May need to freeze for several hours or overnight, mixture will be of milkshake consistency.


baked sweet potato fries



These things are delicious!! I think I might even like them better than regular fries. I love the sweet I get from the potato and the salty I get from the ranch (because everyone knows how much I love ranch right? lol) Ketchup just wouldn't do. It MUST be ranch. MmmMm. Tony loves these things too, he's always asking me to make them. 
Every time I see photos of these recipes though, their fries are always orange...I can't tell if they just have different sweet potatoes or if they are using yams instead.
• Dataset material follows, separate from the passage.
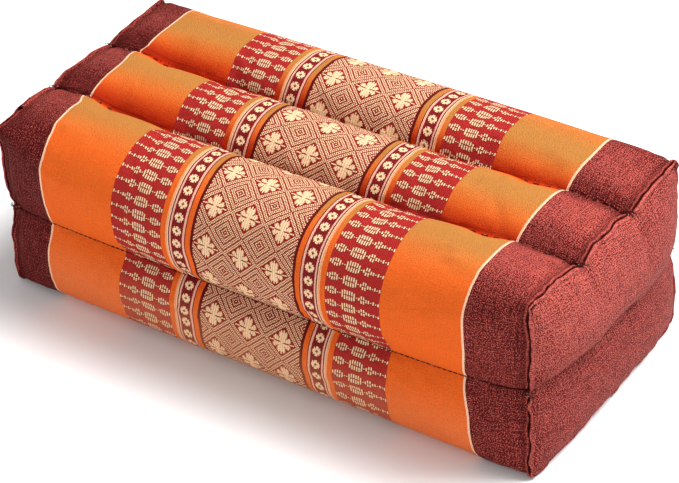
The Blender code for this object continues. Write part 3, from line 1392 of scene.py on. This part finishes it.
@dataclass
class EndPanel:
    """One end of the cushion: a sheet over the stuffing, creased at the waist and sewn in with a welt."""

    end: int
    name: str
    coarse: float = 0.0034
    fine: float = 0.0006
    inflation: Inflation = field(default_factory=lambda: Inflation(pressure=1.0, cap=0.0012, spare=0.0))
    fold_depth: float = 0.0006
    lip_fade: float = 0.004
    held_rim: float = 0.985
    held_crease: float = 0.004

    # How much of the lower bulge's start is filled in, from the front to the back, and where
    # across the panel that begins and how far on it is full
    crease_floor: float = 0.6
    crease_start: float = -0.1
    crease_run: float = 0.8

    def bulge(self, across: float, up: float) -> float:
        """How far the panel stands out of its seam, upper tier over lower.

        Args:
            across: from -1 at the front to 1 at the back.
            up: from -1 at the floor to 1 at the top.

        Returns:
            The distance in metres.
        """
        level = 1 - across**4
        shallow = self.crease_floor * eased((across - self.crease_start) / self.crease_run)
        size, peak, closing = UPPER_BULGE if up >= 0 else LOWER_BULGE
        height = abs(up)
        if height < peak:
            tier = shallow + (1 - shallow) * math.sin(math.pi / 2 * (height / peak) ** 0.75)
        else:
            tier = max(1 - ((height - peak) / (1 - peak)) ** 2, 0.0) ** closing
        return PANEL_PILLOW * level * (1 - up**4) + size * tier * level**0.7

    def build(self, material: bpy.types.Material) -> bpy.types.Object:
        """The finished panel.

        Args:
            material: the cloth's.

        Returns:
            The panel's object.
        """
        half_width, half_height = SEAM_WIDTH / 2, SEAM_HEIGHT / 2
        columns = [place / half_width for place in graded(-half_width, half_width, self.fine, self.coarse)]
        low = [place / half_height - 1 for place in graded(0.0, half_height, self.fine, self.coarse)]
        rows = low + [-place for place in reversed(low[:-1])]
        mesh, places = strip_grid(columns, rows)
        cloth = mesh.loops.layers.uv.new("cloth")
        section = Section(self.end * HALF_LENGTH)
        for face in mesh.faces:
            for loop in face.loops:
                across, up = places[loop.vert]
                loop[cloth].uv = (up * half_height, across * half_width)
        lips = {}
        for vert, (across, up) in places.items():
            point = section.point(across, up)
            point.x += self.end * self.bulge(across, up)
            vert.co = point
            lips[vert] = self.lip(across, up, point)
        if self.end < 0:
            bmesh.ops.reverse_faces(mesh, faces=mesh.faces[:])
        mesh.verts.index_update()
        held = [vert.index for vert, (across, up) in places.items() if self.is_held(across, up)]
        shifts = {vert.index: shift for vert, shift in lips.items()}
        panel = new_object(self.name, mesh)
        self.inflation.run(panel, held)
        mesh = bmesh.new()
        mesh.from_mesh(panel.data)
        for vert in mesh.verts:
            vert.co += shifts[vert.index]
        bmesh.ops.subdivide_edges(mesh, edges=mesh.edges[:], cuts=1, use_grid_fill=True, smooth=1.0)
        bmesh.ops.solidify(mesh, geom=mesh.faces[:], thickness=PANEL_THICKNESS)
        bmesh.ops.recalc_face_normals(mesh, faces=mesh.faces[:])
        mesh.to_mesh(panel.data)
        mesh.free()
        panel.data.materials.append(material)
        return panel

    def lip(self, across: float, up: float, point: Vector) -> Vector:
        """How far the seam's lip and its puckers move a point.

        Args:
            across: from -1 at the front to 1 at the back.
            up: from -1 at the floor to 1 at the top.
            point: the point before it moves.

        Returns:
            The move.
        """
        from_side = (1 - abs(across)) * SEAM_WIDTH / 2
        from_edge = (1 - abs(up)) * SEAM_HEIGHT / 2
        distance = min(from_side, from_edge)
        if distance > SEAM_ZONE:
            return Vector()
        sideways, upwards = math.exp(-from_side / self.lip_fade), math.exp(-from_edge / self.lip_fade)
        away = Vector((0.0, across * sideways, up * upwards))
        if away.length > 1:
            away.normalize()
        along_x = read_table([(row[0], row[1]) for row in PANEL_LIP], distance)
        outward = read_table([(row[0], row[2]) for row in PANEL_LIP], distance)
        fold = pucker(point.y, point.z) * math.exp(-distance / WANDER_FADE)
        wander = seam_wander(point.y, point.z) * math.exp(-distance / WANDER_FADE)
        shift = away * outward + Vector((self.end * (along_x + self.fold_depth * fold) + wander, 0.0, 0.0))
        return shift + corner_ear(point) if distance < EAR_ZONE else shift

    def is_held(self, across: float, up: float) -> bool:
        """Whether a point lies on the rim or in the crease."""
        return max(abs(across), abs(up)) > self.held_rim or abs(up) < self.held_crease


@dataclass
class Stitching:
    """The sewing thread: running stitches along the channels, and tacks where they meet the end seams."""

    name: str = "sewing_thread"
    thickness: float = 0.00036
    arch: float = 0.35
    arch_sides: int = 6
    arch_steps: int = 7

    # The stitches' pitch and length along the waist and along the channels, and how far from
    # the cushion's ends they stop
    waist_stitches: tuple[float, float] = (0.0034, 0.0018)
    channel_stitches: tuple[float, float] = (0.0075, 0.0034)
    end_gap: float = 0.008

    # The tacks: how far up at the left and the right end, how far in, and their crossing stitches'
    # angles in degrees, radius and its growth, spread along the seam and height over each other
    tack_lift: tuple[float, float] = (0.0006, 0.0020)
    tack_in: float = 0.0004
    tack_angles: tuple[float, ...] = (-64, -28, 12, 40, 76)
    tack_radius: tuple[float, float] = (0.0030, 0.0004)
    tack_spread: float = 0.0007
    tack_layer: float = 0.0001

    def build(self, material: bpy.types.Material) -> bpy.types.Object:
        """All the stitches as one piece.

        Args:
            material: the thread's.

        Returns:
            The thread's object.
        """
        arch = self.arch_mesh()
        mesh = bmesh.new()
        for across, up in ((-1, 0), (1, 0)):
            self.sew_channel(mesh, arch, (across, up), *self.waist_stitches)
        for up in (-1, 1):
            for across in (-THIRD, THIRD):
                self.sew_channel(mesh, arch, (across, up), *self.channel_stitches)
        for end in (-1, 1):
            for across, up in ((-THIRD, 1), (THIRD, 1), (-1, 0), (1, 0)):
                self.tack(mesh, arch, end, (across, up))
        bpy.data.meshes.remove(arch)
        thread = new_object(self.name, mesh)
        thread.data.materials.append(material)
        return thread

    def arch_mesh(self) -> bpy.types.Mesh:
        """Half a turn of thread round Y, of radius 1 along X, for every stitch to be scaled from.

        Returns:
            The mesh.
        """
        mesh = bmesh.new()
        bmesh.ops.create_circle(mesh, segments=self.arch_sides, radius=1.0, cap_ends=True)
        bmesh.ops.translate(mesh, verts=mesh.verts[:], vec=(1.0, 0.0, 0.0))
        turn = {"cent": (0, 0, 0), "axis": (0, -1, 0), "angle": math.pi, "steps": self.arch_steps}
        bmesh.ops.spin(mesh, geom=mesh.faces[:], **turn)
        bmesh.ops.recalc_face_normals(mesh, faces=mesh.faces[:])
        data = bpy.data.meshes.new("arch")
        mesh.to_mesh(data)
        mesh.free()
        return data

    def stitch(
        self, mesh: bmesh.types.BMesh, arch: bpy.types.Mesh, middle: Vector, run: Vector, out: Vector
    ) -> None:
        """Add one stitch: a thread that arches from hole to hole.

        Args:
            mesh: the mesh that takes it.
            arch: half a turn of thread.
            middle: the place under its middle.
            run: from its middle to one of its holes.
            out: the direction that it stands out in.
        """
        count = len(mesh.verts)
        mesh.from_mesh(arch)
        mesh.verts.ensure_lookup_table()
        verts = mesh.verts[count:]
        radius = run.length
        for vert in verts:
            ring = Vector((vert.co.x, 0.0, vert.co.z)).normalized()
            offset = vert.co - ring
            place = ring * radius + offset * self.thickness
            vert.co = (place.x, place.y, place.z * self.arch if place.z > 0 else place.z)
        side = out.cross(run).normalized()
        turn = Matrix((run.normalized(), side, out.normalized())).transposed().to_4x4()
        turn.translation = middle
        bmesh.ops.transform(mesh, verts=verts, matrix=turn)

    def outward(self, across: float, up: float) -> Vector:
        """The direction out of the cushion at a place on its outline."""
        return Vector((0.0, 0.0, up)) if up else Vector((0.0, across, 0.0))

    def tack(
        self, mesh: bmesh.types.BMesh, arch: bpy.types.Mesh, end: int, corner: tuple[float, float]
    ) -> None:
        """Crossing stitches where a channel meets the end seam.

        Args:
            mesh: the mesh that takes them.
            arch: half a turn of thread.
            end: 1 for the right end, -1 for the left.
            corner: the channel's (across, up) place.
        """
        place = Section(end * HALF_LENGTH).point(*corner)
        place.x += seam_wander(place.y, place.z) - end * self.tack_in
        out = self.outward(*corner)
        if corner[1]:
            place += out * self.tack_lift[0 if end < 0 else 1]
        along_x = Vector((1.0, 0.0, 0.0))
        along_seam = out.cross(along_x)
        for number, angle in enumerate(self.tack_angles):
            turned = math.radians(angle)
            radius = self.tack_radius[0] + self.tack_radius[1] * (number % 3)
            run = (along_x * math.cos(turned) + along_seam * math.sin(turned)) * radius
            shift = along_seam * self.tack_spread * (number % 3 - 1)
            self.stitch(mesh, arch, place + shift + out * (self.tack_layer * number), run, out)

    def sew_channel(
        self,
        mesh: bmesh.types.BMesh,
        arch: bpy.types.Mesh,
        row: tuple[float, float],
        pitch: float,
        length: float,
    ) -> None:
        """Running stitches along the bottom of one channel.

        Args:
            mesh: the mesh that takes them.
            arch: half a turn of thread.
            row: the channel's (across, up) place.
            pitch: from stitch to stitch.
            length: a stitch's length.
        """
        count = round(2 * (COVER_END - self.end_gap) / pitch)
        out = self.outward(*row)
        for number in range(count):
            x = (number + 0.5 - count / 2) * pitch
            place = Section(x).point(*row)
            self.stitch(mesh, arch, place, Vector((length / 2, 0.0, 0.0)), out)


@dataclass(frozen=True)
class SewingThread:
    """Dark red cotton thread, twisted."""

    colour: Colour = srgb(58, 12, 10)
    light: Colour = srgb(150, 84, 74)
    relief: float = 0.0001
    grain: float = 500.0

    def material(self) -> bpy.types.Material:
        """The thread's material.

        Returns:
            The finished material.
        """
        graph = Graph("sewing_thread_cotton")
        place = graph.node("ShaderNodeTexCoord")
        inputs = {"Vector": place.outputs["Object"], "Scale": self.grain}
        grain = graph.node("ShaderNodeTexNoise", None, inputs)
        twist = Term(graph, grain.outputs["Fac"])
        colour = graph.mix(twist.rounded_step(0.55, 0.66), self.colour, self.light)
        return graph.finish(colour, twist, self.relief)


@dataclass(frozen=True)
class Studio:
    """The camera, as it was fitted to the photograph, over a pale floor in soft light."""

    focal_pixels: float = 2400.0
    width_pixels: int = 679
    target: tuple[float, float, float] = (0.0090, -0.0062, 0.0500)
    azimuth: float = 36.60
    elevation: float = 35.45
    roll: float = -3.92
    distance: float = 1.3669
    key_place: tuple[float, float, float] = (0.9, 0.9, 2.0)
    key_power: float = 110.0
    fill_place: tuple[float, float, float] = (-0.6, -2.2, 0.25)
    fill_power: float = 24.0
    light_size: float = 1.5
    sky: float = 0.48
    sensor: float = 36.0
    floor_size: float = 6.0
    floor_tones: tuple[Colour, Colour] = ((0.93, 0.93, 0.93, 1.0), (0.96, 0.96, 0.96, 1.0))
    floor_roughness: float = 0.9
    floor_shine: float = 0.5
    floor_relief: float = 0.0001

    def build(self) -> None:
        """Add the camera, the floor and the lights."""
        self.add_camera()
        self.add_floor()
        self.add_light("key", self.key_place, self.key_power)
        self.add_light("fill", self.fill_place, self.fill_power)
        world = bpy.data.worlds.new("studio")
        bpy.context.scene.world = world
        world.use_nodes = True
        background = world.node_tree.nodes["Background"]
        background.inputs["Color"].default_value = (1.0, 1.0, 1.0, 1.0)
        background.inputs["Strength"].default_value = self.sky
        bpy.context.scene.view_settings.view_transform = "Standard"

    def add_camera(self) -> None:
        """Add the camera and look through it."""
        data = bpy.data.cameras.new("camera")
        data.sensor_width = self.sensor
        data.lens = self.focal_pixels / self.width_pixels * data.sensor_width
        camera = bpy.data.objects.new("camera", data)
        bpy.context.scene.collection.objects.link(camera)
        turn, rise = math.radians(self.azimuth), math.radians(self.elevation)
        out = Vector((math.sin(turn) * math.cos(rise), -math.cos(turn) * math.cos(rise), math.sin(rise)))
        right = (-out).cross(Vector((0, 0, 1))).normalized()
        up = right.cross(-out)
        tip = math.radians(self.roll)
        across = right * math.cos(tip) + up * math.sin(tip)
        upright = up * math.cos(tip) - right * math.sin(tip)
        turned = Matrix((across, upright, out)).transposed().to_4x4()
        turned.translation = Vector(self.target) + out * self.distance
        camera.matrix_world = turned
        bpy.context.scene.camera = camera

    def add_floor(self) -> None:
        """Add a wide pale floor."""
        mesh = bmesh.new()
        bmesh.ops.create_grid(mesh, x_segments=1, y_segments=1, size=self.floor_size)
        floor = new_object("floor", mesh)
        graph = Graph("floor_paper")
        place = graph.node("ShaderNodeTexCoord")
        grain = graph.node("ShaderNodeTexNoise", None, {"Vector": place.outputs["Object"], "Scale": 40.0})
        speckle = Term(graph, grain.outputs["Fac"])
        tone = graph.mix(speckle, *self.floor_tones)
        paper = graph.finish(tone, speckle, self.floor_relief, self.floor_roughness, self.floor_shine)
        floor.data.materials.append(paper)

    def add_light(self, name: str, place: tuple[float, float, float], power: float) -> None:
        """Add a square soft light that faces the cushion.

        Args:
            name: the light's name.
            place: where it stands.
            power: in watts.
        """
        data = bpy.data.lights.new(name, "AREA")
        data.size = self.light_size
        data.energy = power
        light = bpy.data.objects.new(name, data)
        bpy.context.scene.collection.objects.link(light)
        light.location = place
        light.rotation_euler = Vector(place).to_track_quat("Z", "Y").to_euler()


def main() -> None:
    """Build the cushion over its frame and put it in the studio."""
    logging.basicConfig(level=logging.INFO, format="%(message)s")
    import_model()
    Studio().build()
    banded = BandedCloth().material()
    plain = PlainCloth().material()
    for tier, name in ((Tier.UPPER, "cover_upper_tier"), (Tier.LOWER, "cover_lower_tier")):
        piece = TierCushion(tier, name).build(banded)
        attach(piece, "root")
        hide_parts("woven_cover")
        log.info("%s: %d faces", name, len(piece.data.polygons))
    for end, side in ((1, "right"), (-1, "left")):
        piece = EndPanel(end, f"panel_cloth_{side}").build(plain)
        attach(piece, "root")
        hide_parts(f"end_panel_{side}")
        log.info("%s: %d faces", piece.name, len(piece.data.polygons))
    thread = Stitching().build(SewingThread().material())
    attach(thread, "root")
    log.info("%s: %d faces", thread.name, len(thread.data.polygons))


if __name__ == "__main__":
    main()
I just stick to the one that's labeled "sweet potato" at the grocery store :)

Ingredients:
- 1 sweet potato, (about 5" long) peeled and cut into 1/4" fries
- 2 tsp olive oil
- about 1/2 a dry packet of Zesty Italian dressing, or to your taste preference
- few shakes of garlic powder 

Directions:
-Preheat oven to 425 degrees.
-In a medium bowl, toss sweet potatoes with olive oil, italian dressing powder and garlic powder. 
-Spread potatoes on a baking sheet or on top of a cooling rack. Avoid crowding so potatoes get crisp. Bake 15 minutes. Turn and bake an additional 10-15 minutes. Ovens may vary so keep an eye on them and be sure to cut all the potatoes the same size to ensure even cooking.